## TASK BRIEF:
Repeat the material exactly, every line of it.

## ITEMS:
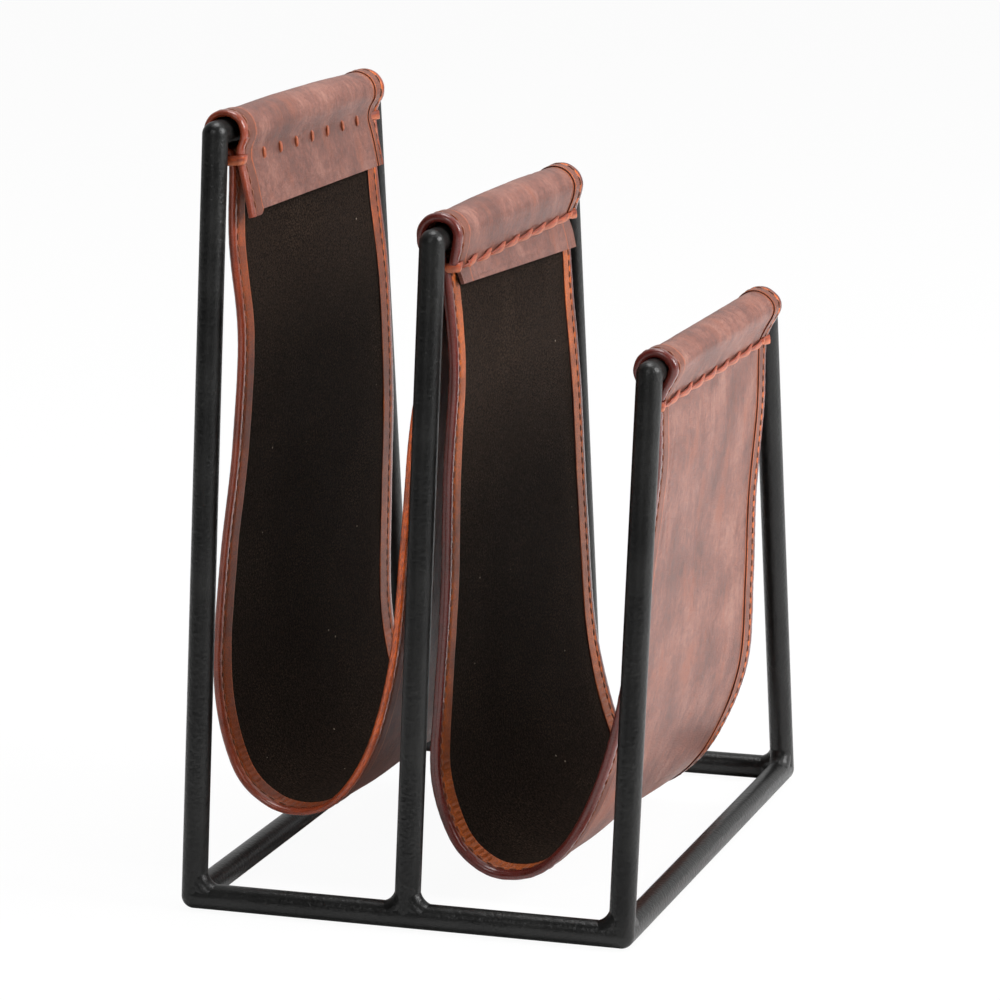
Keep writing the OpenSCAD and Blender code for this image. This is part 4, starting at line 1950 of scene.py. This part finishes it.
@dataclass(frozen=True)
class Studio:
    """Camera, floor and light."""

    lens: float = 150.88
    eye: Colour = (509.3, -1563.5, 486.3)
    aim: Colour = (23.6, -74.8, 158.2)
    roll: float = 0.274
    room: float = 0.75

    def camera(self) -> None:
        """Makes the camera and looks through it."""
        data = bpy.data.cameras.new("view")
        data.lens, data.sensor_width, data.clip_end = self.lens, 36.0, 120.0
        eye, aim = (Vector(p) * MM for p in (self.eye, self.aim))
        camera = bpy.data.objects.new("view", data)
        camera.location = eye
        turn = (aim - eye).to_track_quat("-Z", "Y")
        camera.rotation_mode = "QUATERNION"
        roll = Vector((0, 0, 1))
        camera.rotation_quaternion = turn @ Quaternion(roll, math.radians(-self.roll))
        bpy.context.scene.collection.objects.link(camera)
        bpy.context.scene.camera = camera

    def floor(self) -> None:
        """Makes the pale floor."""
        g = Graph("pale_floor")
        grain = g.noise(g.place(), 60.0, 3.0)
        tint = g.blend(grain, (0.90, 0.90, 0.90), (0.94, 0.94, 0.94))
        seen = g.node("ShaderNodeLightPath", {}, {}, "Is Camera Ray") * 0.95
        matt = g.node("ShaderNodeBsdfDiffuse", {}, {"Color": tint})
        glow = g.node("ShaderNodeEmission", {}, {"Color": (1.0, 1.0, 1.0), "Strength": 1.0})
        g.close(g.node("ShaderNodeMixShader", {}, {0: seen, 1: matt, 2: glow}))
        mesh = bpy.data.meshes.new("floor")
        r = 40.0
        mesh.from_pydata([(-r, -r, 0), (r, -r, 0), (r, r, 0), (-r, r, 0)], [], [(0, 1, 2, 3)])
        mesh.materials.append(g.material)
        floor = bpy.data.objects.new("floor", mesh)
        bpy.context.scene.collection.objects.link(floor)
        floor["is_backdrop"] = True

    def light(self) -> None:
        """Lights the room softly, brighter behind and above than in front."""
        world = bpy.data.worlds.new("room")
        world.use_nodes = True
        tree = world.node_tree
        tree.nodes.clear()
        make, link = tree.nodes.new, tree.links.new
        where, split = make("ShaderNodeTexCoord"), make("ShaderNodeSeparateXYZ")
        link(where.outputs["Generated"], split.inputs[0])
        depth = make("ShaderNodeMapRange")
        link(split.outputs["Y"], depth.inputs["Value"])
        for name, value in (("From Min", -0.5), ("From Max", 0.9),
                            ("To Min", 0.02), ("To Max", 0.75)):
            depth.inputs[name].default_value = value
        ray = make("ShaderNodeLightPath")
        seen = make("ShaderNodeMath")
        seen.operation = "MAXIMUM"
        link(depth.outputs[0], seen.inputs[0])
        link(ray.outputs["Is Camera Ray"], seen.inputs[1])
        sky, end = make("ShaderNodeBackground"), make("ShaderNodeOutputWorld")
        sky.inputs["Color"].default_value = (1.0, 1.0, 1.0, 1.0)
        link(seen.outputs[0], sky.inputs["Strength"])
        link(sky.outputs[0], end.inputs["Surface"])
        bpy.context.scene.world = world
        target = Vector((0.0, 0.0, 0.16))
        Softbox("right_softbox", (2.0, 0.2, 1.3), 1.1, 60.0).build(target)
        Softbox("top_softbox", (0.1, 0.3, 2.2), 1.0, 30.0).build(target)
        Softbox("front_softbox", (0.1, -2.2, 1.5), 0.5, 13.0).build(target)

    def build(self) -> None:
        """Sets up the studio."""
        bpy.context.scene.view_settings.view_transform = "Standard"
        self.camera()
        self.floor()
        self.light()


def main() -> None:
    """Builds the rack's looks and the studio, and logs the rack's box."""
    logging.basicConfig(level=logging.INFO, format="%(message)s")
    finishes = Finishes(
        WaxedLeather().material(), BindingLeather().material(), DarkBindingLeather().material(),
        Suede().material(),
        LaceLeather().material(), WaxedThread().material(), CoatedSteel().material(),
    )
    Studio().build()
    log.info("studio built")
    Rack(finishes).build()
    boxes = {"cad": [list(p) for p in CAD_BOX], "visual": [list(p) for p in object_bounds()]}
    log.info("rack built, its box runs %s to %s", *boxes["visual"])


if __name__ == "__main__":
    main()
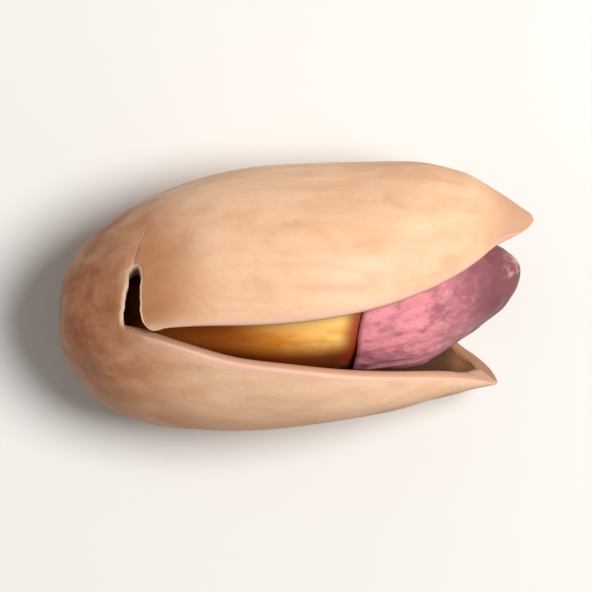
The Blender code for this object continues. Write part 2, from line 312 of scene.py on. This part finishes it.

## RESULT:
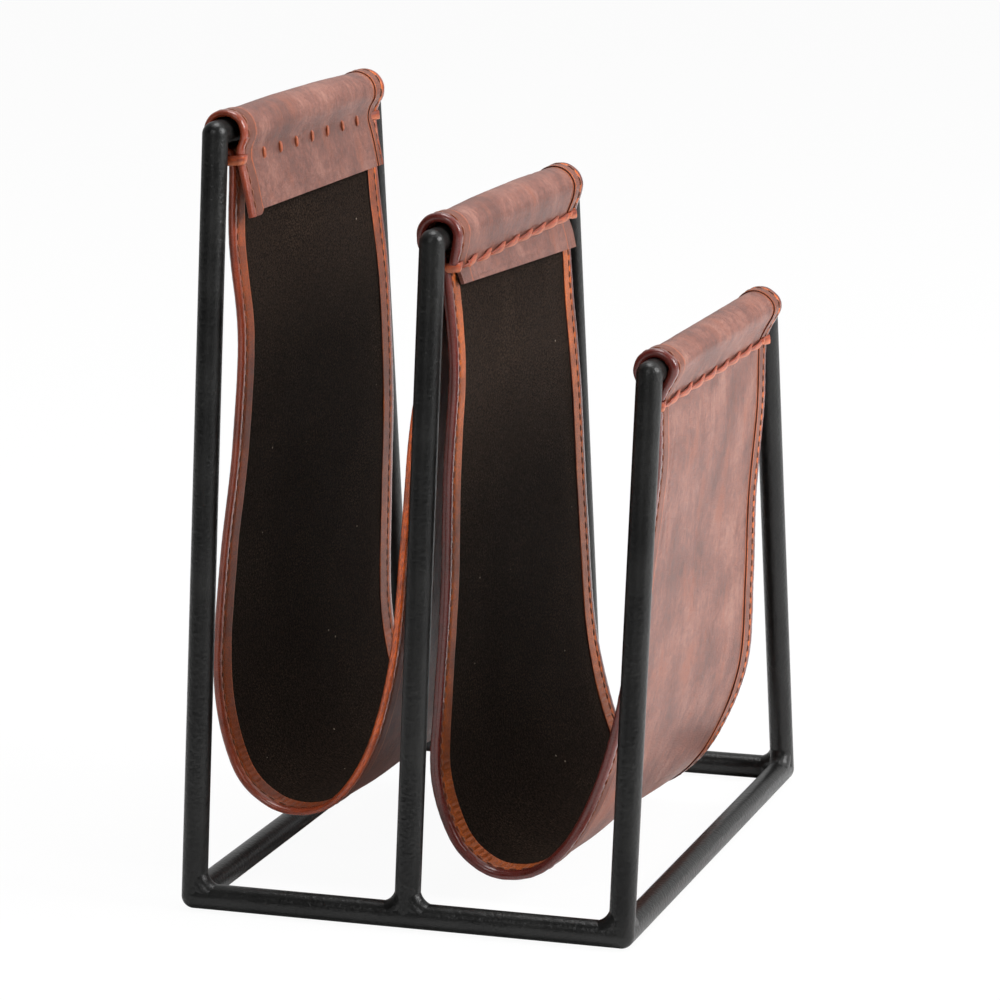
Keep writing the OpenSCAD and Blender code for this image. This is part 4, starting at line 1950 of scene.py. This part finishes it.
@dataclass(frozen=True)
class Studio:
    """Camera, floor and light."""

    lens: float = 150.88
    eye: Colour = (509.3, -1563.5, 486.3)
    aim: Colour = (23.6, -74.8, 158.2)
    roll: float = 0.274
    room: float = 0.75

    def camera(self) -> None:
        """Makes the camera and looks through it."""
        data = bpy.data.cameras.new("view")
        data.lens, data.sensor_width, data.clip_end = self.lens, 36.0, 120.0
        eye, aim = (Vector(p) * MM for p in (self.eye, self.aim))
        camera = bpy.data.objects.new("view", data)
        camera.location = eye
        turn = (aim - eye).to_track_quat("-Z", "Y")
        camera.rotation_mode = "QUATERNION"
        roll = Vector((0, 0, 1))
        camera.rotation_quaternion = turn @ Quaternion(roll, math.radians(-self.roll))
        bpy.context.scene.collection.objects.link(camera)
        bpy.context.scene.camera = camera

    def floor(self) -> None:
        """Makes the pale floor."""
        g = Graph("pale_floor")
        grain = g.noise(g.place(), 60.0, 3.0)
        tint = g.blend(grain, (0.90, 0.90, 0.90), (0.94, 0.94, 0.94))
        seen = g.node("ShaderNodeLightPath", {}, {}, "Is Camera Ray") * 0.95
        matt = g.node("ShaderNodeBsdfDiffuse", {}, {"Color": tint})
        glow = g.node("ShaderNodeEmission", {}, {"Color": (1.0, 1.0, 1.0), "Strength": 1.0})
        g.close(g.node("ShaderNodeMixShader", {}, {0: seen, 1: matt, 2: glow}))
        mesh = bpy.data.meshes.new("floor")
        r = 40.0
        mesh.from_pydata([(-r, -r, 0), (r, -r, 0), (r, r, 0), (-r, r, 0)], [], [(0, 1, 2, 3)])
        mesh.materials.append(g.material)
        floor = bpy.data.objects.new("floor", mesh)
        bpy.context.scene.collection.objects.link(floor)
        floor["is_backdrop"] = True

    def light(self) -> None:
        """Lights the room softly, brighter behind and above than in front."""
        world = bpy.data.worlds.new("room")
        world.use_nodes = True
        tree = world.node_tree
        tree.nodes.clear()
        make, link = tree.nodes.new, tree.links.new
        where, split = make("ShaderNodeTexCoord"), make("ShaderNodeSeparateXYZ")
        link(where.outputs["Generated"], split.inputs[0])
        depth = make("ShaderNodeMapRange")
        link(split.outputs["Y"], depth.inputs["Value"])
        for name, value in (("From Min", -0.5), ("From Max", 0.9),
                            ("To Min", 0.02), ("To Max", 0.75)):
            depth.inputs[name].default_value = value
        ray = make("ShaderNodeLightPath")
        seen = make("ShaderNodeMath")
        seen.operation = "MAXIMUM"
        link(depth.outputs[0], seen.inputs[0])
        link(ray.outputs["Is Camera Ray"], seen.inputs[1])
        sky, end = make("ShaderNodeBackground"), make("ShaderNodeOutputWorld")
        sky.inputs["Color"].default_value = (1.0, 1.0, 1.0, 1.0)
        link(seen.outputs[0], sky.inputs["Strength"])
        link(sky.outputs[0], end.inputs["Surface"])
        bpy.context.scene.world = world
        target = Vector((0.0, 0.0, 0.16))
        Softbox("right_softbox", (2.0, 0.2, 1.3), 1.1, 60.0).build(target)
        Softbox("top_softbox", (0.1, 0.3, 2.2), 1.0, 30.0).build(target)
        Softbox("front_softbox", (0.1, -2.2, 1.5), 0.5, 13.0).build(target)

    def build(self) -> None:
        """Sets up the studio."""
        bpy.context.scene.view_settings.view_transform = "Standard"
        self.camera()
        self.floor()
        self.light()


def main() -> None:
    """Builds the rack's looks and the studio, and logs the rack's box."""
    logging.basicConfig(level=logging.INFO, format="%(message)s")
    finishes = Finishes(
        WaxedLeather().material(), BindingLeather().material(), DarkBindingLeather().material(),
        Suede().material(),
        LaceLeather().material(), WaxedThread().material(), CoatedSteel().material(),
    )
    Studio().build()
    log.info("studio built")
    Rack(finishes).build()
    boxes = {"cad": [list(p) for p in CAD_BOX], "visual": [list(p) for p in object_bounds()]}
    log.info("rack built, its box runs %s to %s", *boxes["visual"])


if __name__ == "__main__":
    main()
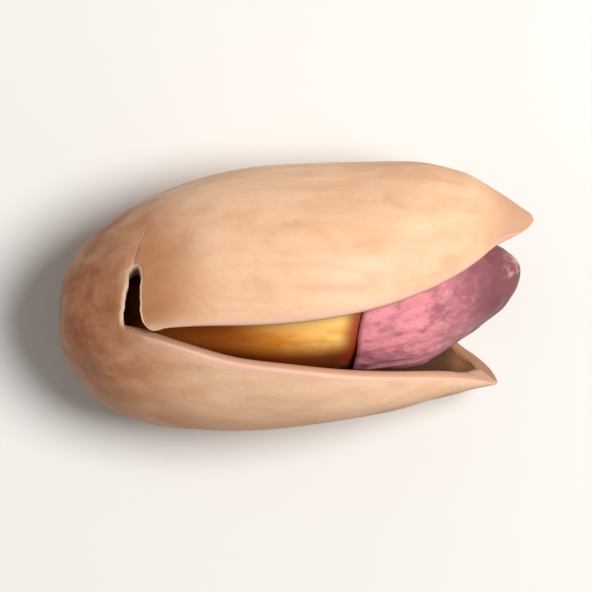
The Blender code for this object continues. Write part 2, from line 312 of scene.py on. This part finishes it.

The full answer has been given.